The film is based on the historical background of Elizabeth Bathory, born in Transylvania in 1560. Bathory was so cruel that she tortured young innocent girls in a chamber in a castle, bit them and did many terrible deeds to them. Her actions got worse when her husband died and Bathory’s secrets were not uncovered until 1610. The film Countess Dracula accounts for this horrific historical events. As for the theme of scapegoating, there is much to analyze in terms of Elizabeth’s actions and belief that blood kept her young. She was trying to escape from growing old, to an extent she was always jealous of her daughter in that sense. On the other hand, there is an overwhelming amount of sexual conduct and tension that ties into Countess Elizabeth’s need to stay young and satisfied. In the article Victorian Sexualities by Holly Furneaux, young women during the Victorian age are examined based on their sexuality, during the time sex was a male activity that women were not supposed to be as acquainted with. However, Furneaux explains that sexual feelings were common among ladies during the period, using Queen Victoria as an example. On the other hand, women’s sexuality was to be on existent even after she was married and had children, she was to uphold herself and retain her “chastity”, Furneaux goes on to discuss this topic by noting, “in her purity and capacity for ‘sweet ordering’, as the influential Victorian critic and essayist John Ruskin memorably put it, the angel in the house was to sanctify the home as a refuge for her menfolk from the trouble of public life” (Furneaux). In connection to Countess Dracula and the sexual actions of Countess Elizabeth, the audience comes to see Elizabeth as a lustful woman who is mainly obsesses with youth. For her, youth represents a new beginning and freedom, something that she also desires. Elizabeth is constantly seeking to take the desire she wants by having sexual relations with Master Fabio and ultimately she forces him into marrying her, that is until she turns into an old woman at the alter and rushes to go kill her daughter to become young and ends up killing Fabio instead. Countess Elizabeth experienced the type of life that Furneaux discusses regarding women’s chastity as a wife and mother, she probably felt confined in some way to her role and became obsessed with youth because of it. 

Sources  

Countess Dracula. Director. Peter Sasdy. 1972. Film. 

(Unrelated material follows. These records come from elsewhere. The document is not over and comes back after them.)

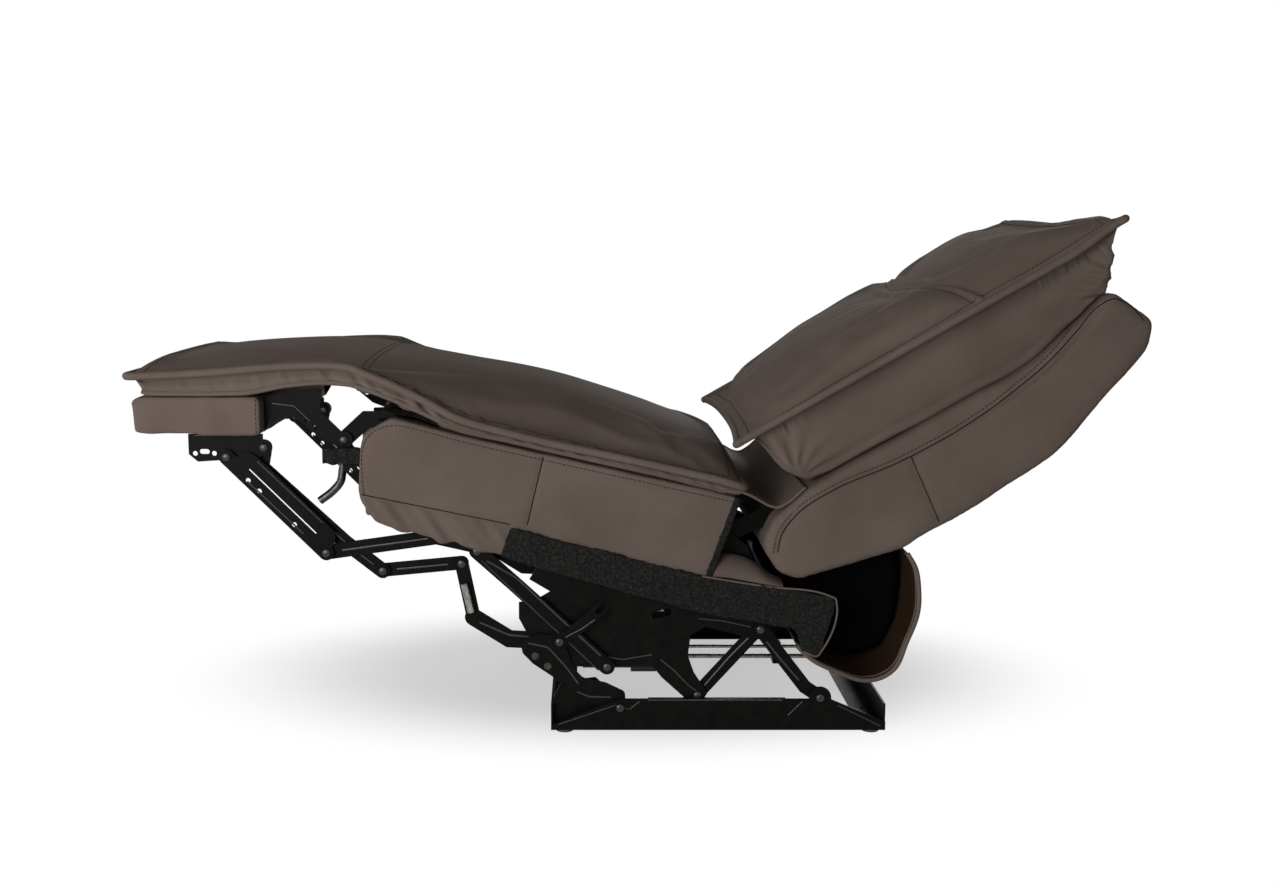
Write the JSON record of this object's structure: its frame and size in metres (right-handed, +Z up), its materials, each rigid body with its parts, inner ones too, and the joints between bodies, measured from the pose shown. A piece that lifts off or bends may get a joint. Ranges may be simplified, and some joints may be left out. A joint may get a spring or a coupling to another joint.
{
  "type": "armless power recliner",
  "caption": "Armless reclining chair seat with a padded chaise, a pillow back, a folding footrest and a wall-hugging steel mechanism, shown fully reclined.",
  "frame": {"origin": "on the floor, under the middle of the reclined chair's outer box", "axes": "+X towards the back, with the footrest at -X; +Y across the seat towards the sitter's right; +Z up from the floor"},
  "size_m": [1.568, 0.6106, 0.8178],
  "materials": {
    "leather": "grained, semi-matt",
    "felt": "matt felt",
    "liner": "matt woven lining",
    "frame_steel": "black enamel, satin",
    "plated_steel": "zinc plated",
    "spring_steel": "oiled wire",
    "black_plastic": "moulded",
    "motor_case": "black, satin"
  },
  "bodies": {
    "base": {"base_rail_left": "frame_steel", "base_rail_right": "frame_steel", "base_front_bar": "frame_steel", "base_rear_bar": "frame_steel", "base_feet": "black_plastic", "base_rivets": "plated_steel"},
    "rear_support_links": {"rear_support_link_left": "frame_steel", "rear_support_link_right": "frame_steel"},
    "front_support_links": {"front_support_link_left": "frame_steel", "front_support_link_right": "frame_steel", "front_link_bolts": "plated_steel"},
    "seat": {"side_plate_left": "frame_steel", "side_plate_right": "frame_steel", "seat_rail_left": "frame_steel", "seat_rail_right": "frame_steel", "front_arm_left": "frame_steel", "front_arm_right": "frame_steel", "arm_tubes": "plated_steel", "rear_braces": "frame_steel", "drive_channels": "frame_steel", "knee_hanger_left": "frame_steel", "knee_hanger_right": "frame_steel", "knee_stop_arms": "plated_steel", "seat_rivets": "plated_steel", "front_cross_tube": "frame_steel", "rear_cross_tube": "frame_steel", "drive_gearbox": "black_plastic", "drive_motor": "motor_case", "drive_screw": "plated_steel", "seat_side_left": "leather", "seat_side_right": "leather", "seat_front_board": "leather", "seat_rear_board": "liner", "seat_springs": "spring_steel", "seat_cushion": "leather", "skirt_board_left": "felt", "skirt_board_right": "felt", "rear_flap": "leather"},
    "drive_nut": {"drive_nut": "black_plastic"},
    "back": {"back_shell": "leather", "back_cushion": "leather", "back_bracket_left": "frame_steel", "back_bracket_right": "frame_steel"},
    "footrest": {"footrest_board": "leather", "leg_cushion": "leather", "footrest_bracket_left": "frame_steel", "footrest_bracket_right": "frame_steel", "knee_bracket_left": "frame_steel", "knee_bracket_right": "frame_steel", "footrest_rivets": "plated_steel"},
    "lower_links": {"lower_link_left": "frame_steel", "lower_link_right": "frame_steel", "lower_link_rivets": "plated_steel"},
    "rear_links": {"rear_link_left": "frame_steel", "rear_link_right": "frame_steel", "rear_link_rivets": "plated_steel"},
    "long_links": {"long_link_left": "frame_steel", "long_link_right": "frame_steel"},
    "cross_links": {"cross_link_left": "frame_steel", "cross_link_right": "frame_steel"}
  },
  "joints": [
    {"name": "wall_glide", "type": "hinge", "parent": "base", "child": "rear_support_links", "pos_m": [0.296, 0, 0.058], "axis": [0, 1, 0], "range_deg": [0, 45]},
    {"name": "seat_carry", "type": "hinge", "parent": "rear_support_links", "child": "seat", "pos_m": [0.1991, 0, 0.16908], "axis": [0, 1, 0], "range_deg": [-45, 0]},
    {"name": "front_support_pivot", "type": "hinge", "parent": "base", "child": "front_support_links", "pos_m": [-0.025, 0, 0.041], "axis": [0, 1, 0], "range_deg": [0, 45]},
    {"name": "back_recline", "type": "hinge", "parent": "seat", "child": "back", "pos_m": [0.12, 0, 0.312], "axis": [0, -1, 0], "range_deg": [0, 26]},
    {"name": "footrest_fold", "type": "hinge", "parent": "seat", "child": "footrest", "pos_m": [-0.46, 0, 0.474], "axis": [0, -1, 0], "range_deg": [0, 90]},
    {"name": "lower_link_pivot", "type": "hinge", "parent": "seat", "child": "lower_links", "pos_m": [-0.307, 0, 0.32], "axis": [0, -1, 0], "range_deg": [0, 90]},
    {"name": "rear_link_pivot", "type": "hinge", "parent": "seat", "child": "rear_links", "pos_m": [-0.278, 0, 0.274], "axis": [0, -1, 0], "range_deg": [0, 90]},
    {"name": "long_link_pivot", "type": "hinge", "parent": "lower_links", "child": "long_links", "pos_m": [-0.49097, 0, 0.29401], "axis": [0, -1, 0], "range_deg": [-90, 0]},
    {"name": "cross_link_pivot", "type": "hinge", "parent": "rear_links", "child": "cross_links", "pos_m": [-0.40403, 0, 0.262], "axis": [0, -1, 0], "range_deg": [-90, 0]},
    {"name": "drive_nut_slide", "type": "slide", "parent": "seat", "child": "drive_nut", "axis": [1, 0, 0], "range_m": [0, 0.06]}
  ],
  "couplings": [
    {"joint": "seat_carry", "follows": "wall_glide", "ratio": -1},
    {"joint": "front_support_pivot", "follows": "wall_glide", "ratio": 1},
    {"joint": "back_recline", "follows": "wall_glide", "ratio": 0.57778},
    {"joint": "lower_link_pivot", "follows": "footrest_fold", "ratio": 1},
    {"joint": "rear_link_pivot", "follows": "footrest_fold", "ratio": 1},
    {"joint": "long_link_pivot", "follows": "footrest_fold", "ratio": -1},
    {"joint": "cross_link_pivot", "follows": "footrest_fold", "ratio": -1},
    {"joint": "drive_nut_slide", "follows": "footrest_fold", "m_per_rad": 0.038}
  ]
}
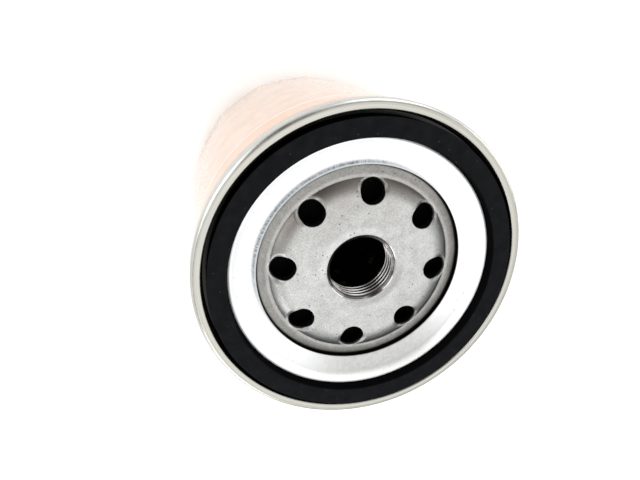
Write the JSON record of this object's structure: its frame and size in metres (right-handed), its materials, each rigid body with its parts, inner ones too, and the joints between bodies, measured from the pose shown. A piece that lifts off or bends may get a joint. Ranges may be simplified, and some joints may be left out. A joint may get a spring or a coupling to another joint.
{
  "type": "spin-on oil filter",
  "caption": "Spin-on engine oil filter: painted can with a fluted dome end, seamed ring lid, black gasket, and a pressed base plate with inlet holes around a threaded outlet.",
  "frame": {"origin": "centre of the dome's resting face, on the can's axis, where the filter stands", "axes": "+Z along the can's axis from the closed dome end to the gasket end, which is the way an engine's threaded stub leaves the outlet; +X passes through the middle of one inlet hole and, within a degree, of one wrench flat"},
  "size_m": [0.0954, 0.0954, 0.0971],
  "materials": {
    "can_paint": "glossy orange-red stoving paint with one thin pale pinstripe below the seam",
    "zinc_plate": "bright zinc plating, smooth, faint draw lines",
    "seam_compound": "cured seaming compound",
    "plate_steel": "pressed mild steel, matt, finely mottled with an oily film",
    "gasket_rubber": "matt moulded nitrile rubber",
    "valve_rubber": "soft moulded nitrile rubber",
    "tinplate": "plain tinplate",
    "cap_adhesive": "cured plastisol",
    "filter_paper": "resin-treated cellulose paper",
    "valve_steel": "plain pressed steel",
    "spring_steel": "hard-drawn spring wire"
  },
  "bodies": {
    "housing": {"can": "can_paint", "seaming_lid": "zinc_plate", "seam_sealant": "seam_compound", "base_plate": "plate_steel", "gasket": "gasket_rubber", "drainback_collar": "valve_rubber", "support_spring": "spring_steel"},
    "element": {"upper_end_cap": "tinplate", "lower_end_cap": "tinplate", "upper_adhesive": "cap_adhesive", "lower_adhesive": "cap_adhesive", "pleated_media": "filter_paper", "media_seam_clip": "tinplate", "centre_tube": "tinplate", "bypass_seat": "valve_steel", "bypass_cage": "valve_steel", "bypass_spring": "spring_steel"},
    "bypass_valve": {"bypass_poppet": "valve_steel", "bypass_seal": "valve_rubber"},
    "drainback_valve": {"drainback_lip": "valve_rubber", "drainback_web": "valve_rubber"}
  },
  "joints": [
    {"name": "element_float", "type": "slide", "parent": "housing", "child": "element", "axis": [0, 0, 1], "range_m": [-0.0015, 0], "stiffness_N_per_m": 6000, "springref_m": 0.01, "deforming": ["support_spring"]},
    {"name": "bypass_lift", "type": "slide", "parent": "element", "child": "bypass_valve", "axis": [0, 0, 1], "range_m": [0, 0.003], "stiffness_N_per_m": 2000, "springref_m": -0.0068, "deforming": ["bypass_spring"]},
    {"name": "drainback_open", "type": "slide", "parent": "housing", "child": "drainback_valve", "axis": [0, 0, 1], "range_m": [-0.002, 0], "stiffness_N_per_m": 800, "springref_m": 0.002, "deforming": ["drainback_web"]}
  ]
}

"Victorian sexualities." The British Library. The British Library, 28 Mar. 2014. Web. 02 May 2017

Outside Sources

Bathory’s Torturous Escapades Are Exposed." History.com. A&E Television Networks, n.d. Web. 03 May 2017.

Burton, Neel. "The Psychology of Scapegoating." Psychology Today. Sussex Publishers, 21 Dec. 2013. Web. 02 May 2017.

Orloff, Judith. "5 Types of Emotional Vampires." Psychology Today. Sussex Publishers, 18 Jan. 2011. Web. 02 May 2017.